When the debt crisis started, though, investors abandoned Greece and rushed for safe havens such as Germany (and U.S. Treasury bonds).

Now, instead of being able to devalue its way back to competitiveness, Greece has been forced to deflate its economy. That is, it has had to cut wages — which makes unemployment worse — rather than cut its currency. It's the same problem that the gold standard created during the 1930s. The difference, though, is that Europeans are even more attached to the euro than they were to the gold standard, which is saying something, since, at the time, they equated it with Western civilization itself. That's because the euro is the gold standard with moral authority.

Nobody wants to get rid of the real problem, and so the other ones continue.

6. But why does everyone care so much about Greece? Its economy is tiny, isn't it?

It is. Greece's economy is only about 2 percent of the euro zone's total. But the best way to think about why something so small still matters so much is to think about how we got here in the first place. Now whenever a country borrows too much, the IMF usually recommends that it write down its debts, balance its budget and devalue its currency. The idea is that it's pointless to try to pay back more than you can — it can actually be self-defeating — but you also need to become fiscally self-reliant so you don't have to go back for one bailout after another.

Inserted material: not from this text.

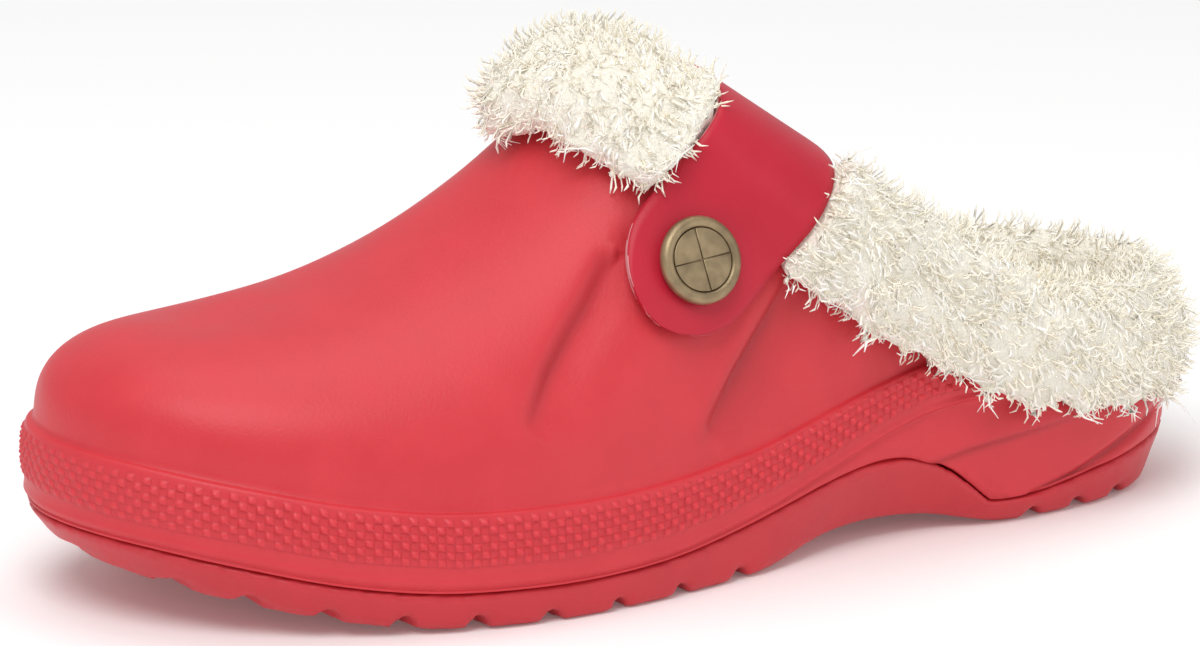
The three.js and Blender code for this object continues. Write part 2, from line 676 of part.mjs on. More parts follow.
// The strap's stations: middle of its underside, direction across it and direction away from the foot
function strapStations() {
  const points = strapPath.map((row) => new THREE.Vector3(
    row.across * ballWidth, yOf(row.along), row.height * instepHeight,
  ));
  [0, points.length - 1].forEach((k) => {
    const sideways = new THREE.Vector3(k ? -1 : 1, 0, 0);
    const hit = meet(new THREE.Vector3(k ? 90 : -90, points[k].y, points[k].z), sideways, 120);
    points[k].x = hit.x - sideways.x * (gap + 0.2);
  });
  const curve = new THREE.CatmullRomCurve3(points, false, "centripetal");
  const half = strapWidth / 2;
  const length = curve.getLength();
  const body = Array.from({ length: 19 }, (_, k) => (length * k) / 18);
  const ends = [78, 55, 30, 8].map((degrees) => (degrees * Math.PI) / 180);
  const places = [
    ...ends.toReversed().map((a) => ({ s: -half * Math.cos(a), half: half * Math.sin(a) })),
    ...body.map((s) => ({ s, half })),
    ...ends.map((a) => ({ s: length + half * Math.cos(a), half: half * Math.sin(a) })),
  ];
  return places.map((place) => {
    const u = THREE.MathUtils.clamp(place.s / length, 0, 1);
    const along = curve.getTangentAt(u);
    const middle = curve.getPointAt(u).addScaledVector(along, place.s - u * length);
    const lean = THREE.MathUtils.clamp(-middle.x / 30, -1, 1) * 0.22;
    const across = new THREE.Vector3(lean, 0.8, 0.57);
    across.addScaledVector(along, -across.dot(along)).normalize();
    const out = across.clone().cross(along);
    if (out.dot(new THREE.Vector3(middle.x, 0, middle.z - 40)) < 0) out.negate();
    const fromEnd = Math.min(place.s, length - place.s);
    const onUpper = 1 - THREE.MathUtils.smoothstep(fromEnd, half * 0.7, half * 1.4);
    return { middle, across, along, out: out.normalize(), half: place.half, onUpper };
  });
}
function strapRow(station, margin, under, over) {
  const { middle, across, along, out, half, onUpper } = station;
  const beds = [-1, -0.5, 0, 0.5, 1].map((f) => {
    const p = middle.clone().addScaledVector(across, f * (half + margin));
    const heights = [[0, 0], [-3, -3], [-3, 3], [3, -3], [3, 3]].map(([u, v]) => {
      const above = p.clone().addScaledVector(out, 20).addScaledVector(across, u).addScaledVector(along, v);
      const hit = meet(above, out.clone().negate(), 40);
      return hit ? hit.sub(p).dot(out) + gap : -100;
    });
    const height = Math.max(...heights);
    return p.addScaledVector(out, Math.max(height, 0) + Math.min(height, 0) * onUpper);
  });
  const low = beds.map((p) => p.clone().addScaledVector(out, under));
  const high = beds.map((p) => p.clone().addScaledVector(out, over));
  return [...low, ...high.toReversed()];
}

// A button: a ringed cap on a post with a flange inside the upper
function buttonGeometry({ root, out, grip }) {
  const radius = buttonDiameter / 2;
  const post = postDiameter / 2;
  const flange = flangeDiameter / 2;
  const profile = [
    [0, -grip - 1.5], [flange - 0.2, -grip - 1.5], [flange, -grip - 1.1], [flange, -grip],
    [post, -grip], [post, 0],
    [radius * 0.94, 0], [radius, 0.7], [radius, 1.7], [radius * 0.94, 2.6], [radius * 0.86, 2.9],
    [radius * 0.77, 2.6], [radius * 0.74, 2], [radius * 0.68, 2.2], [0, 2.5],
  ].map(([r, y]) => new THREE.Vector2(r, y));
  const lathe = new THREE.LatheGeometry(profile, 18).toNonIndexed();
  const turn = new THREE.Quaternion().setFromUnitVectors(new THREE.Vector3(0, 1, 0), out);
  lathe.applyQuaternion(turn).translate(root.x, root.y, root.z);
  const position = Array.from(lathe.attributes.position.array);
  return closedGeometry(position, position.map((_, k) => k).slice(0, position.length / 3));
}
function holeSolid(root, out) {
  const hole = new THREE.CylinderGeometry(postDiameter / 2 + gap, postDiameter / 2 + gap, 40, 16);
  const turn = new THREE.Quaternion().setFromUnitVectors(new THREE.Vector3(0, 1, 0), out);
  hole.applyQuaternion(turn).translate(root.x, root.y, root.z);
  return toSolid(hole);
}

const stations = strapStations();
const strapRows = stations.map((station) => strapRow(station, 0, 0, strapThickness));
const strapBody = toSolid(loft(strapRows));
const strapRoom = toSolid(loft(stations.map((station) => strapRow(station, gap, -gap - 0.05, 14))));

const buttonSeats = [4, stations.length - 5].map((k) => {
  const low = strapRows[k][2];
  const ahead = strapRows[k + 1][2].clone().sub(strapRows[k - 1][2]);
  const across = strapRows[k][3].clone().sub(strapRows[k][1]);
  const out = across.cross(ahead).normalize();
  if (out.dot(stations[k].out) < 0) out.negate();
  const root = low.clone().addScaledVector(out, strapThickness + gap + 0.3);
  across.normalize();
  const up = out.clone().cross(across);
  const depths = Array.from({ length: 8 }, (_, m) => {
    const [u, v] = [Math.cos((m * Math.PI) / 4), Math.sin((m * Math.PI) / 4)];
    const radius = flangeDiameter / 2 + 0.6;
    const from = root.clone().addScaledVector(across, u * radius).addScaledVector(up, v * radius);
    from.addScaledVector(out, -40);
    return 40 - meet(from, out, 40).distanceTo(from);
  });
  return { root, out, grip: Math.max(...depths) + gap };
});
const holes = wasm.Manifold.union(buttonSeats.map(({ root, out }) => holeSolid(root, out)));

// The cuff: its sections as one ring, locks fused on at the hem and on the fold, and room for the strap
function cuffSolid() {
  const sections = collarSections();
  const random = noise(7);
  const rows = sections.map((section) => cuffSection(section, random));
  const locks = [];
  sections.forEach((section, k) => {
    const hem = rows[k][4].clone().lerp(rows[k][5], 0.5);
    locks.push(lockSolid(hem, section.down, section.out, lockLength * (0.8 + 0.4 * random()), random));
    lockPlaces.forEach((place, m) => {
      if ((k + 2 * m) % 4 > 0) return;
      const root = rows[k][place];
      const turn = place < foldPlace ? 1 : -1;
      const along = rows[k][place - 1].clone().sub(rows[k][place + 1]).normalize().multiplyScalar(turn);
      const out = root.clone().sub(section.edge);
      out.addScaledVector(along, -out.dot(along)).normalize();
      locks.push(lockSolid(root, along, out, lockLength * (0.9 + 0.4 * random()), random));
    });
  });
  const body = toSolid(skin([...rows, rows[0]]));
  const whole = wasm.Manifold.union([body, ...locks]).subtract(strapRoom);
  return whole.decompose().sort((a, b) => b.volume() - a.volume())[0];
}

// Finishes, a material of its own for each piece
const finishes = {
  foam: { color: 0xd2414f, roughness: 0.5, metalness: 0 },
  fleece: { color: 0xf3f0e6, roughness: 0.95, metalness: 0 },
  leather: { color: 0xb3202f, roughness: 0.45, metalness: 0 },
  bronze: { color: 0x8e7a4e, roughness: 0.4, metalness: 1 },
};

const clog = new THREE.Group();
function addPiece(name, geometry, finish) {
  const material = new THREE.MeshStandardMaterial({ name: finish, ...finishes[finish] });
  const mesh = new THREE.Mesh(geometry, material);
  mesh.name = name;
  clog.add(mesh);
}
addPiece("sole", soleGeometry(), "foam");
addPiece("upper", toGeometry(toSolid(upperShell).subtract(holes)), "foam");
addPiece("insole", insoleGeometry(), "fleece");
addPiece("cuff", toGeometry(cuffSolid()), "fleece");
addPiece("strap", toGeometry(strapBody.subtract(holes)), "leather");
["button_lateral", "button_medial"].forEach((name, k) => {
  addPiece(name, buttonGeometry(buttonSeats[k]), "bronze");
});

export default clog;
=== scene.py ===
# %% [markdown]
# # A lined clog slipper
# A red foam clog with a fleece cuff, a fleece insole, a leather strap over the instep and two snap buttons.
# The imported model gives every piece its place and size. This script gives them their looks: it refines the
# foam, carves its creases, lays the pile of the fleece and gives each surface its finish.

# %% The frame and the tools
import math
import random

import bmesh
import bpy
import numpy as np
from mathutils import Matrix, Vector, noise
from mathutils.bvhtree import BVHTree


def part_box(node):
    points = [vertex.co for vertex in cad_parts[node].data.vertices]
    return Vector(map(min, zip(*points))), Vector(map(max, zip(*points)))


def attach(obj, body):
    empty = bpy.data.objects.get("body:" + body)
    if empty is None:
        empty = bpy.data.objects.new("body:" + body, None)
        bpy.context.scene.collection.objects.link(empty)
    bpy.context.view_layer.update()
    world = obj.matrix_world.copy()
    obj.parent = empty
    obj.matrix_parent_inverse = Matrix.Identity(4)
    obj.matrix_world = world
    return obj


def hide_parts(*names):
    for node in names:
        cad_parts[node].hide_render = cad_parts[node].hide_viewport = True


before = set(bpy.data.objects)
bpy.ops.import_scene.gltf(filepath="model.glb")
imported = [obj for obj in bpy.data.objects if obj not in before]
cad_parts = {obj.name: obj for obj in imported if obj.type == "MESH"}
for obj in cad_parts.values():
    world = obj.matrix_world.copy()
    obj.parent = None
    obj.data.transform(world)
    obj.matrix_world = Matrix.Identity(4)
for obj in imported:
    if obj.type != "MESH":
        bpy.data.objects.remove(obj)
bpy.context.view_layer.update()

MM = 0.001
shoe_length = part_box("upper")[1].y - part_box("upper")[0].y
heel_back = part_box("upper")[0].y
print("frame:", sorted(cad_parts), "length", round(shoe_length, 4))


# %% [markdown]
# ## Camera
# The photo looks at the outer side of a left shoe from the front, a little from above, through a long lens.
# The camera stands at that angle; the photo's frame is 1200 by 646.

# %% Camera
view_azimuth = math.radians(242)
view_elevation = math.radians(15)
view_target = Vector((-0.010, 0.1125, 0.051))
view_distance = 1.2
focal_length = 166.2

to_camera = Vector((
    math.sin(view_azimuth) * math.cos(view_elevation),
    -math.cos(view_azimuth) * math.cos(view_elevation),
    math.sin(view_elevation),
))
camera_data = bpy.data.cameras.new("camera")
camera_data.lens = focal_length
camera_data.sensor_width = 36
camera = bpy.data.objects.new("camera", camera_data)
camera.location = view_target + to_camera * view_distance
camera.rotation_euler = to_camera.to_track_quat("Z", "Y").to_euler()
bpy.context.scene.collection.objects.link(camera)
bpy.context.scene.camera = camera
print("camera at", [round(v, 3) for v in camera.location])


# %% [markdown]
# ## Helpers for pieces
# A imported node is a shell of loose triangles. A copy of it is merged and its triangles are paired to quads,
# because a subdivision surface bends quads smoothly. Edges with a sharp angle get a crease, so that they stay
# as crisp as a moulded edge.

# %% Helpers for pieces
def new_object(name, mesh):
    piece = bpy.data.objects.new(name, mesh)
    bpy.context.scene.collection.objects.link(piece)
    return piece


def merged_copy(node, name, crease_angle=None, crease=0.7):
    mesh = bpy.data.meshes.new(name)
    bm = bmesh.new()
    bm.from_mesh(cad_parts[node].data)
    bmesh.ops.remove_doubles(bm, verts=bm.verts, dist=0.02 * MM)
    bmesh.ops.join_triangles(
        bm, faces=bm.faces, angle_face_threshold=math.radians(30), angle_shape_threshold=math.radians(70)
    )
    if crease_angle:
        layer = bm.edges.layers.float.new("crease_edge")
        for edge in bm.edges:
            if edge.is_manifold and edge.calc_face_angle() > math.radians(crease_angle):
                edge[layer] = crease
    for face in bm.faces:
        face.smooth = True
    bm.to_mesh(mesh)
    bm.free()
    return new_object(name, mesh)


def add_modifier(piece, kind, **settings):
    modifier = piece.modifiers.new(kind.lower(), kind)
    for key, value in settings.items():
        setattr(modifier, key, value)
    return modifier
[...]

The tricky thing, though, is that at the same time you're raising taxes and cutting spending, which hurts the economy, you need to get it growing again. Otherwise, shrinking national income might make it harder for you to pay back your debts even though you have fewer of them. And that's why the IMF prescribes a big dose of monetary stimulus — that is, a cheaper currency — to offset the economic pain from fiscal austerity. That, by the way, is how Iceland managed to recover so quickly though it cut its budget more than any country not named Greece.

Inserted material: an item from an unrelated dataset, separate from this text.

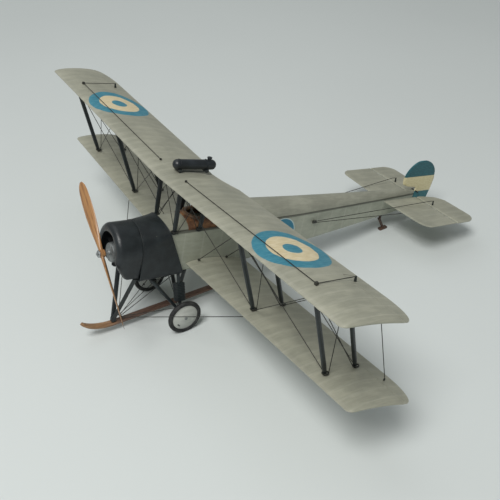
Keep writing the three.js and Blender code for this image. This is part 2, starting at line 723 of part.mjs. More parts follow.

But this isn't what happened in Greece. Well, aside from the austerity. It did get a lot of that. What it didn't get, though, was a cheaper currency or enough debt relief. This last part is the original sin of Europe's bailouts. See, back in 2010, policymakers were petrified that the euro zone was like a line of dominoes just waiting to get knocked over by the weakest link. If Greece defaulted on its debt, the French and German banks that had lent it money might go bust, and the banks that had lent them money might, too, and, well, you get the idea. Not only that, but default also might force Greece out of the euro, at which point markets would begin to bet against whatever they thought was the next weakest link. That would push up borrowing costs for, say, Portugal and make it more likely that it would, in fact, default, which would then push up borrowing costs for Spain, and, well, you can fill in the rest. In other words, Greece wasn't allowed to default, even though it needed to, because doing so threatened to set off a series of self-fulfilling prophecies that could have ripped the common currency apart.

Greeks overwhelmingly voted against a strict bailout package proposed by the E.U. Here is how that affects Greece and the United States. (The Washington Post)

So Greece got bailed out to the extent that it was given money to then give to the people to whom it owed money. That was good news for the aforementioned French and German banks that got their money back, but it wasn't for Greece. It still had as much debt as before, only now it owed official creditors such as the IMF instead of private ones like the banks. Now, it's true that two years later, its official-sector debts were given lower interest rates and longer maturities at the same time that its private-sector debts were actually written down. But it wasn't nearly enough, especially given that it was getting harder for them to pay anything back with their economy collapsing under the combined weight of budget cuts and a too-strong currency. Indeed, since 2008, Greece's debt burden has shot up mostly because of its economy getting smaller rather than its debts getting bigger.

It took only five years, but Europe finally might be ready for a Greek default. Emphasis, though, on the word "might." Even though the ECB has created a firewall that should keep any kind of panic from spreading, it hasn't been tested yet. It should be enough, but who wants to find out? Europe doesn't if it can help it. But Europe also doesn't want to not find out so much that it's willing to give Greece whatever it wants to keep it from happening. This game of chicken, in other words, might end differently than the last.

7. So what does this mean for the global economy?

Maybe not as much as we think. Europe's firewall seems to be working. It's hard to say what would happen in the worst case of Greece leaving the euro zone, but it's probably something like this:

  • Greece. The new drachma would plummet, inflation would soar into the double digits, imports such as food and oil might need to be rationed, companies that borrowed in euros might go bankrupt, and the government would have to balance its budget overnight. In other words, things would get a good deal worse than they already are, which is saying something when you're talking about a country with 25 percent unemployment. But after a year or two, this pain would pass and Greece would be left with a cheaper currency that would make its exports more competitive and its tourism more attractive.
  • Europe. First off, they'd lose real money here, as in the hundreds of billions. Greece's government hasn't just gotten 240 billion euros, but its banks also have received 89 billion euros in loans from the ECB that might be defaulted on in the case of euro exit. Second, there'd be some contagion. Borrowing costs could creep up for Italy, Spain and Portugal, but the fact that the ECB is already buying their bonds and has promised to buy as many as it takes to keep their interest rates low means they shouldn't rise that much. Third, all this uncertainty should make the euro fall further, boosting their exports in the process. And finally, though this might sound cruel, the worst thing that could happen to Europe is if Greece does well after it leaves. That would embolden anti-austerity parties in the rest of the continent by showing that they have nothing to lose but their fiscal chains by challenging the continent's budget-cutting orthodoxy.
  • The United States and everybody else. Our banks should be fine. Some hedge funds might fail. And the stronger dollar (the flip side of the weaker euro) should make our exports a little less competitive overseas. And that's it. There really shouldn't be too much damage from the failure of a country whose GDP is the size of Connecticut's. The fact that there ever would have been — and there would have — tells you how fragile the euro zone is.

Zachary A. Goldfarb contributed to this report, which is adapted from a June 30 report.